POPE SENDS MESSAGE OF PEACE

The letter, read by Rev. Stanislaw Musial, a Polish church liaison to the Jewish community, quoted the pope as saying: “We are children of the same God, and I offer you peace. Shalom.”

Levine said he had discussed the concert beforehand at the Vatican with the pope — who formerly served as Krakow’s archbishop — and was “delighted” by the pontiff’s enthusiastic support for the project.

The program opened with the national anthems of Poland, the United States and Israel, followed by a performance of Max Bruch’s work “Kol Nidre.” That piece was performed by 18-year-old Matt Haimovitz, an Israeli-born cellist now living in the United States. The concert also included the works of Beethoven and Dvorak.

“Being here and listening to the music of our people is a way to tell the world that we go on living,” said Irene Weingarten of Houston, a participant on the UJA mission.

The dark apricot walls and gold filigree arches and columns of Temple Postenowa reflected five decades of neglect, but the concert’s audience of 400 people sharing the small space with the orchestra was moved by the music.

In front of the temple ark stood a replica of a giant tree with dead branches, but some with green fabric buds and leaves symbolizing the living and growing Jewish culture.

“This is rejuvenating and wonderful,” said Millie Gitter, women’s campaign director for the Jewish Federation of Greater New Orleans. “To think that this synagogue has been sleeping for 50 years and is now waking up to our music is fantastic. We are alive and well in Poland as American Jews. I want the world to know that,” she said.

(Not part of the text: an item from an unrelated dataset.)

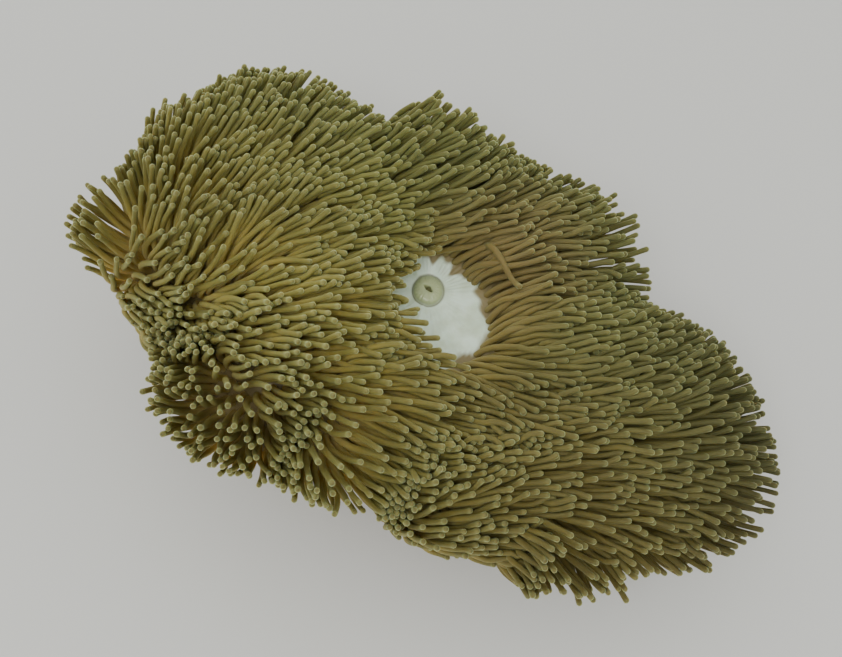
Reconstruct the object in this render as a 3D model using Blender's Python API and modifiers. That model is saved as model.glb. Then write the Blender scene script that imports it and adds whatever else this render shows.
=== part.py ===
"""Magnificent sea anemone, Radianthus (Heteractis) magnifica, life size and fully open.

A pedal disc on the ground carries a stout column, which flares into a broad oral disc. The disc is thrown into
eight lobes that hump up and then fall away at the margin. A bare, pale centre carries the raised mouth, and
finger-like tentacles, all leaning the way the water runs, cover the rest.

Frame: metres, +Z up, origin at the centre of the pedal disc's underside, -Y towards the viewer.
"""

import math
from dataclasses import dataclass

import bmesh
import bpy
import numpy as np
from mathutils import Quaternion, Vector

# ---------------------------------------------------------------- driving dimensions (metres and degrees)

GAP = 0.0004  # clearance between touching solids
BENT_GAP = 0.0010  # and between curved faces whose facets don't line up

FOOT_RADIUS = 0.086
FOOT_THICKNESS = 0.010
FOOT_EDGE = 0.0055  # height of the foot's rounded rim

WAIST_RADIUS = 0.058
COLLAR_RADIUS = 0.074  # where the column flares out under the disc
COLLAR_REACH = 10.0  # degrees to either side whose creases the column's top stays below

MOUTH_HEIGHT = 0.118  # height of the disc's skin at its centre
DISC_THICKNESS = 0.010  # near the middle
MARGIN_THICKNESS = 0.006
LEAN = 0.06  # the disc's back stands higher than its front by this share of the depth
CREST_SHARE = 0.5  # share of a lobe's reach over which it humps up
CREASE_DEPTH = 0.016  # how far the disc sinks between two lobes
MARGIN_NOTCH = 0.022  # and how far its margin draws in there

BARE_RADIUS = 0.0435  # mean radius of the disc's middle, which has no tentacles
BARE_SHIFT = 0.0225  # how far that bare patch lies off the mouth
BARE_HEADING = 250.0  # and which way, in degrees from +X towards +Y
BARE_STRETCH = -0.003  # how much wider it is from side to side than from front to back
MOUTH_LENGTH = 0.0115  # half length of the oval mouth
MOUTH_WIDTH = 0.0105
LIP_HEIGHT = 0.0055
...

Emily Zimmern of Charlotte, N.C., co-chairwoman of the UJA mission, said: “This concert is a symbol that while some may seek to destroy Jews, none can destroy the Jewish people.”

SHUL NOT USED SINCE THE NAZIS

Before the concert, a new brass Star of David was put on top of the synagogue, replacing one torn down by the Gestapo in November 1939.

The 100-year old Reform temple has not been used regularly since the Nazis arrived, although some preliminary efforts have been made to preserve the building in Krakow’s Kazimierz section. The neighborhood had been populated by Jews since the late 1300s but is now bereft of their presence.

The chief of Krakow’s tiny and mostly elderly Jewish congregation, Czeslaw Jakobowicz, said he found the event “sad but nice.”

“You know, we all lived together, Catholics and Jews, in this society for hundreds of years,” he said. “There’s no reason it can’t be like it used to be.”

In recent years, Catholic-Jewish relations in Poland have been strained by the presence of the Carmelite nuns at the Auschwitz concentration camp, 36 miles from Krakow, where 1.35 million Jews were murdered by the Nazis. The nuns are eventually to be relocated to a nearby interfaith prayer center now being built.

This year has also witnessed a resurgence of anti-Semitism in Poland and elsewhere in newly democratic Eastern Europe. Neo-Nazi slogans and anti-Jewish slurs have appeared in brochures, scrawled on bus stops and even the memorial at Umschlagplatz, the site in Warsaw where hundreds of thousands of Jews were sent to their deaths in concentration camps.

The trend is somewhat bizarre, as only a tiny fraction of Poland’s prewar Jewish population of 3.5 million remains in the country. The community is now said to number 10,000.

‘MIXED SADNESS AND ANGER’

But Boston attorney Stuart Rossman, who has been elected chairman of the UJA Young Leadership Cabinet for the coming term, cautioned against over-generalizing the image of Poland as an anti-Semitic nation.

“We have to start breaking down barriers,” Rossman said. “Between us there is a lot of mixed sadness and anger, and I think this concert should make us all proud.”

Before the concert, the UJA group spent the day touring Auschwitz and Birkenau. From Poland, the group went on to Israel.

“Poland and even the death camps show up where our roots and history lie,” said Rossman, “Israel showed us our future.”

Dr. Owen Perlman of Ann Arbor, Mich., a UJA mission co-chairman, said the trip and concert represented “not just a step backwards, but also a promotion for the future. We are the last generation to bear witness to survivors and their lives in Central Europe,” he said. “It is our obligation to keep the link and memory alive for them and for generations to come.”